River in New Zealand

The Ōtaki River is located in the Kāpiti Coast District in the North Island of New Zealand. The river drains a catchment area in the western slopes of the Tararua Ranges, and flows west through a coastal flood plain south of the Ōtaki township to its mouth in the Tasman Sea.

==Geography==

The headwaters of the Ōtaki River are in the steep slopes of the western Tararua Ranges. The catchment area of 348 km2 extends from Mt. Pukematawai in the north, down along the main range to Mt. Aston in the south. The river flows through deep valleys and gorges in the foothills to Ōtaki Forks, where it is joined by the Waitatapia and the Waiotauru and then the Pukeatua (known as Roaring Meg). After continuing through Ōtaki Gorge towards Kāpiti Coast, the river flows through a coastal flood plain. It crosses State Highway 1 (SH1) south of Ōtaki and reaches the Tasman Sea south of the settlement of Ōtaki Beach. Around 80% of the catchment area of the river is within the Tararua Forest Park.

The Ōtaki River is the largest catchment area in the western Tararua Ranges and one of the largest rivers by volume flowing from the Tararua Forest Park.

The Ōtaki River is one of the major rivers that formed the fertile floodplains of the Kāpiti Coast. The Ōtaki Forks area, accessible via Ōtaki Gorge Road, is a popular recreational area and the start of several tramping tracks into the Tararua Range.

==Flood history and protection works==
The Ōtaki River has a long history of flooding. Major events in the 20th century caused widespread damage to farmland and settlements on the floodplain. To reduce risk, the Greater Wellington Regional Council has built and maintained a system of stopbanks, rock groynes, and floodways, most notably at Chrystalls Bend. Gravel extraction has also been used to manage the riverbed and control flood levels, although this has led to erosion and adversely affected the natural character and the habitat provided by the river.

==Ecology==
The river supports a wide range of native freshwater species, including longfin eel (Anguilla dieffenbachii), inanga (Galaxias maculatus), and other whitebait species.
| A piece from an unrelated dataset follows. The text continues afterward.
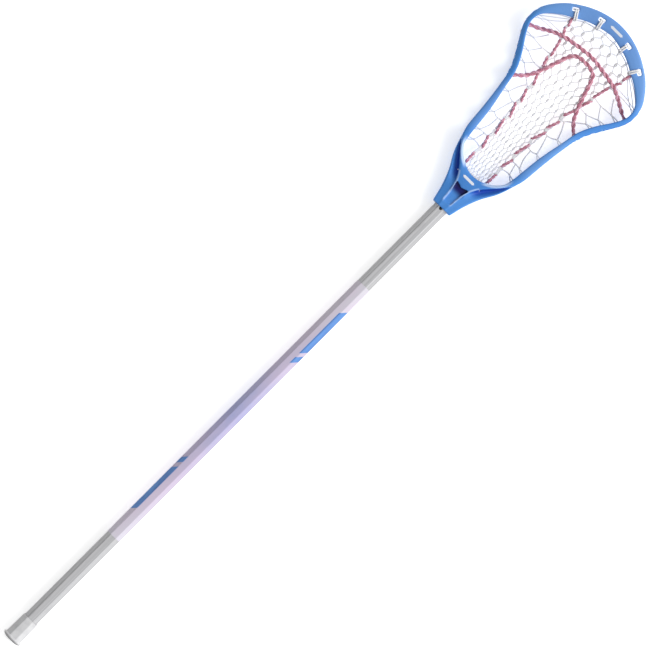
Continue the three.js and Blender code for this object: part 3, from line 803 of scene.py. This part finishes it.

The estuary and lower reaches are used as feeding and breeding sites by waterbirds such as black shag, pied stilt, and variable oystercatcher. Toxic algae (cyanobacteria) blooms have occasionally been recorded in summer, leading to public health alerts.

==Cultural significance==
The river is of major cultural importance to Ngāti Raukawa ki te Tonga and local hapū of the Kāpiti Coast. It has traditionally been a source of food (mahinga kai) and a site for settlement and travel. According to oral history, the name Ōtaki derives from Haunui-a-nanaia, who named places along the lower North Island.

==Environmental issues==
The estuary has been threatened by illegal dumping of rubbish, invasive weeds, and ongoing pressures from farming and urban development. Stormwater runoff and nutrient enrichment affect water quality in the lower river. Climate change is expected to increase flood risk through heavier rainfall events and sea-level rise.

==Uses==
The river and its surrounds are popular for swimming, kayaking, tramping, and fishing, especially that of whitebait and trout. Ōtaki Forks is a gateway to Tararua Forest Park, offering numerous tracks and campsites. The Friends of the Ōtaki River community group has developed walkways, planted native trees, and built a viewing platform at the estuary.

It was reported in 1863 that the river contains "what appears to be vein stones of carbonate, of lime in soft slate, are found in grade quantities."